The functional style that Elementary adopts asks instead that you consider one simpler question: given your current application state as plain old data, what is your expected audio process?

// A small helper function for assigning an ADSR envelope applied to a
// pair of detuned saws to a given synth voice.
function synthVoice(voice) {
  let env = el.adsr(4.0, 1.0, 0.4, 2.0, voice.gateRef);
 
  return el.mul(
    env,
    el.add(
      el.blepsaw(el.sm(voice.freqRef)),
      el.blepsaw(el.sm(el.mul(voice.detuneMultiplier, voice.freqRef))),
    ),
  );
}
 
// Our top-level function for describing a simple polyphonic synthesizer
// as a function of our app state.
function describe(appState) {
  let drySynth = el.add(...appState.voices.map(synthVoice));
  let wetSynth = el.lowpass(appState.cutoff, appState.reso, drySynth);
 
  return wetSynth;
}

In this model, we’re not asking ourselves how to reconcile any differences in a running audio graph, we’re asking ourselves simply, what should I expect to hear, right now? As the user continues to interact with the application, our mental model doesn’t change; we just ask the same question again. Elementary’s central design goal is to provide a strong, generic solution to the state transition matrix that lies between your description of your expected audio process at a given point in time, and all necessary manipulation of the underlying running audio graph. That means that as an application developer, you no longer concern yourself with the complexity that arises from these state transitions. You can simply focus on what you expect to hear.

App Lifecycle Diagram

As a result, our application lifecycle breaks down into a simple, high-level flow. With each input event, we resolve our new app state. Typically this is a function that accepts the current app state and some payload representing the input event, and produces the new app state. Next, we take the app state as input to a second function which describes what we expect to be hearing. Finally, we hand the description to Elementary’s render function to do the rest of the work, and then we wait for the next input event and the cycle repeats.

There is a sharp contrast between this style of writing and the conventional style of writing audio processes, and while it may take some getting used to, the functional, declarative model delivers a faster development process that yields code that’s simple to reason about and easy to change.

From Prototype to Shipping

The second motivating idea behind Elementary comes from first-hand experience with and within teams that effectively build their audio applications twice: once in the prototyping phase, and then again from the ground up for shipping a final product.

From one perspective, this makes sense. Digital audio is a complicated domain even if we consider just the math and logic involved in designing signal chains. Then of course we have to consider all of the complexity we take on to realize these processes in modern software: multi-threaded concurrency, lock-free data structures, careful memory management, strictly deterministic behavior on real-time threads, audio signal continuity, etc. Tools like Max/MSP, PureData, Reaktor, ChucK, SuperCollider, and others already offer environments that allow us to work with signals without having to think about that additional software complexity. Perfectly sound reasoning would suggest using such a tool to prototype. Historically, the consequence of prototyping this way is that no part of the prototype can be reused in the final product because these various environments don’t easily embed and don’t easily export. So, teams rewrite from scratch to build a production version of the prototype in the target environment– an audio plugin, embedded device, web browser, etc.
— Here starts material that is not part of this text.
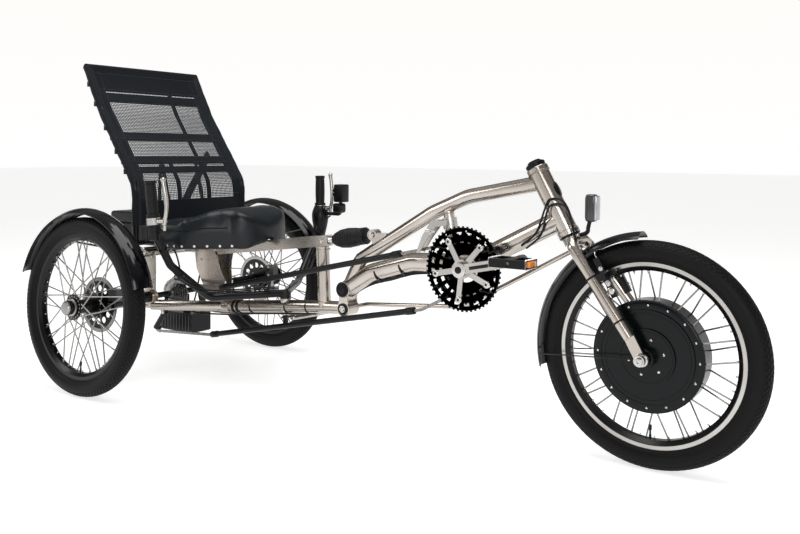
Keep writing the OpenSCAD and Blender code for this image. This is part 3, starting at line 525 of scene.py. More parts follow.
# ---- Rims, spokes and nipples ----
# Extruded black alloy rims, the front one with a bright brake track machined on each
# side. Stainless steel spokes, 36 to a wheel, on bright nipples; each rim has a valve.
satin_alloy = surface("satin_alloy", (0.52, 0.505, 0.485), 0.26, 1.0, grain=900, dent=0.08,
                      tint=(0.40, 0.385, 0.365))
black_alloy = surface("black_alloy", (0.003, 0.003, 0.0035), 0.25, 0.0, grain=900, dent=0.08,
                      tint=(0.002, 0.002, 0.0025), glint=0.25)
dress(black_alloy, "front_rim", "right_rear_rim", "left_rear_rim")
spoke_steel = surface("spoke_steel", (0.34, 0.335, 0.33), 0.26, 1.0, grain=900, dent=0.05,
                      tint=(0.24, 0.235, 0.23))
rod_tree, entry = start_tree("spoke_rods", {"Lines": "Object", "Radius": "Float"})
rods = wire(rod_tree, "GeometryNodeObjectInfo", {"Object": entry["Lines"]})
rods = wire(rod_tree, "GeometryNodeMeshToCurve", {"Mesh": rods.outputs["Geometry"]})
section = wire(rod_tree, "GeometryNodeCurvePrimitiveCircle", {"Resolution": 7,
                                                              "Radius": entry["Radius"]})
rods = wire(rod_tree, "GeometryNodeCurveToMesh", {
    "Curve": rods.outputs[0], "Profile Curve": section.outputs[0], "Fill Caps": True})
end_tree(rod_tree, entry, rods.outputs[0])
spoke_tip, spoke_pairs = 187.5, 18
for body, (centre, _, name) in wheels.items():
    place = wheel_place(body)
    parts = [stud_ring(satin_alloy, place, 36, 188.6, 0, 180, (4.2, 4.2, 7), 8, 0.7, 3)]
    fit(name + "_nipples", parts, body, bright_steel)
    axle = place.to_3x3() @ Vector((0, 0, 1))
    valve = lathe(name + "_valve", [(0, 0), (2.2, 0), (3, 3), (3, 8), (2.3, 9), (2.3, 18),
                                    (3.4, 19), (3.4, 30), (0, 30)],
                  place @ Vector((0, -0.1878, 0)), place.to_3x3() @ Vector((0, 1, 0)), 16)
    ride(put(name + "_valve", valve), body, black_plastic)
    if name == "front":
        inner, cross, rod, layers = 125.4, radians(3), 0.0020, ((21, 0), (-21, 10))
    else:
        inner, cross, rod, layers = 36.6, radians(46), 0.0019, ((32, 0), (-30, 10))
    ends = []
    for z, phase in layers:
        for i in range(spoke_pairs):
            a = radians(phase + 360 / spoke_pairs * i)
            b = a + (cross if i % 2 == 0 else -cross)
            ends += [place @ (Vector((inner * cos(a), inner * sin(a), z)) / 1000),
                     place @ (Vector((spoke_tip * cos(b), spoke_tip * sin(b), z * 0.12)) / 1000)]
    lines = bpy.data.meshes.new("spoke_lines")
    lines.from_pydata(ends, [(i, i + 1) for i in range(0, len(ends), 2)], [])
    guide = put("spoke_lines", lines)
    made = put(name + "_spoke_rods", grow(rod_tree, spoke_steel, Lines=guide, Radius=rod))
    bpy.data.objects.remove(guide)
    ride(made, body, spoke_steel)
    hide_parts(name + "_spokes")
    if name == "front":
        tracks = [lathe("track", [(198.6, 15.4), (198.8, 16.3), (208.6, 16.3), (209, 15.4),
                                  (198.6, 15.4)], centre, axle * way, 120) for way in (1, -1)]
        fit("front_brake_tracks", tracks, body, satin_alloy)

# ---- Hub motor ----
# A cast drum in satin black between two stepped covers, each held by a ring of small
# socket screws, with fine turned rings on its faces.
motor_paint = surface("motor_paint", (0.002, 0.0035, 0.004), 0.24, 0.0, grain=1000, dent=0.08,
                      tint=(0.001, 0.002, 0.0025), glint=0.2)
dress(motor_paint, "hub_motor")
place = wheel_place("front_wheel")
covers, screws = [], []
for way in (1, -1):
    flip = place if way > 0 else place @ Matrix.Rotation(pi, 4, "X")
    screws += [stud_ring(bright_steel, flip, 16, 113.5, 27.2, 90, (5.5, 5.5, 2), 12, 0.9),
               stud_ring(bright_steel, flip, 6, 40, 35, 90, (6.5, 6.5, 2.2), 12, 0.9, 15)]
    up_axis = flip.to_3x3() @ Vector((0, 0, 1))
    centre = flip @ Vector((0, 0, 0))
    covers.append(lathe("cover", [(106, 25.5), (106, 27.5), (112, 27.9), (119, 27.2), (122, 25.5)],
                        centre, up_axis, 96))
    for radius, rise in ((96, 30), (57, 35)):
        covers.append(lathe("ridge", [(radius - 1.6, rise - 0.5), (radius - 1, rise + 0.9),
                                      (radius + 1, rise + 0.9), (radius + 1.6, rise - 0.5)],
                            centre, up_axis, 96))
fit("motor_covers", covers, "front_wheel", motor_paint)
fit("motor_screws", screws, "front_wheel", bright_steel)

# ---- Rear hubs and brake rotors ----
# Black forged hubs with drilled flanges and bright end rings; the drilled steel brake
# rotor is held inboard by six screws.
rotor_steel = surface("rotor_steel", (0.36, 0.355, 0.35), 0.28, 1.0, grain=1200, dent=0.10,
                      tint=(0.25, 0.245, 0.24))
for body in ("right_rear_wheel", "left_rear_wheel"):
    name = wheels[body][2]
    place = wheel_place(body)
    out = place.to_3x3() @ Vector((0, 0, 1))
    dress(black_alloy, name + "_hub")
    bright = [stud_ring(bright_steel, place, 18, 30.5, 34, 90, (4.6, 4.6, 1.3), 12, 0.8),
              lathe("ring", [(14.5, 54), (19, 54.5), (19, 58), (16, 61.5), (8, 62.5), (0, 62.5)],
                    place @ Vector(), out),
              lathe("ring", [(20.1, 36), (24.5, 36.5), (24.5, 40), (20.1, 42)], place @ Vector(),
                    out),
              lathe("rotor", [(69.4, -52.9), (79.6, -52.9), (79.6, -55.1), (69.4, -55.1),
                              (69.4, -52.9)], place @ Vector(), out, 96),
              stud_ring(bright_steel, place @ Matrix.Rotation(pi, 4, "X"), 6, 22, 60, 90,
                        (6, 6, 2), 6, 0.9)]
    fit(name + "_hub_rings", bright, body, rotor_steel)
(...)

In recent years the landscape has evolved, and continues to do so: libpd showed up as a way of embedding PureData patches in target applications, Max/MSP introduced gen~ for exporting code and RNBO for exporting complete apps, and new projects like CMajor have come into play to offer targeted, embeddable DSLs (domain specific languages) for audio processing. These are all obvious improvements but imperfect solutions. Integration complexity still remains with clunky state management between the app and the embedded component, a lack of portability, and a different toolset for the different parts of the app.

Elementary takes the stance that there’s still room to improve, and it aims to do exactly that by providing a model for writing audio software that feels as fast and intuitive as any prototyping environment, yet produces production-ready code. Further, Elementary leans on JavaScript because of its ubiquity and ease of integration in various contexts, along with its popularity as a choice for writing user interfaces. That means that in an Elementary application, all of your state management, your user interface, and your audio processing all share the same language, same environment, and same mental model.

Ultimately, these two motivating factors lead to the same end. Elementary aims to make the process of writing audio software faster and more intuitive while producing high quality, resilient code.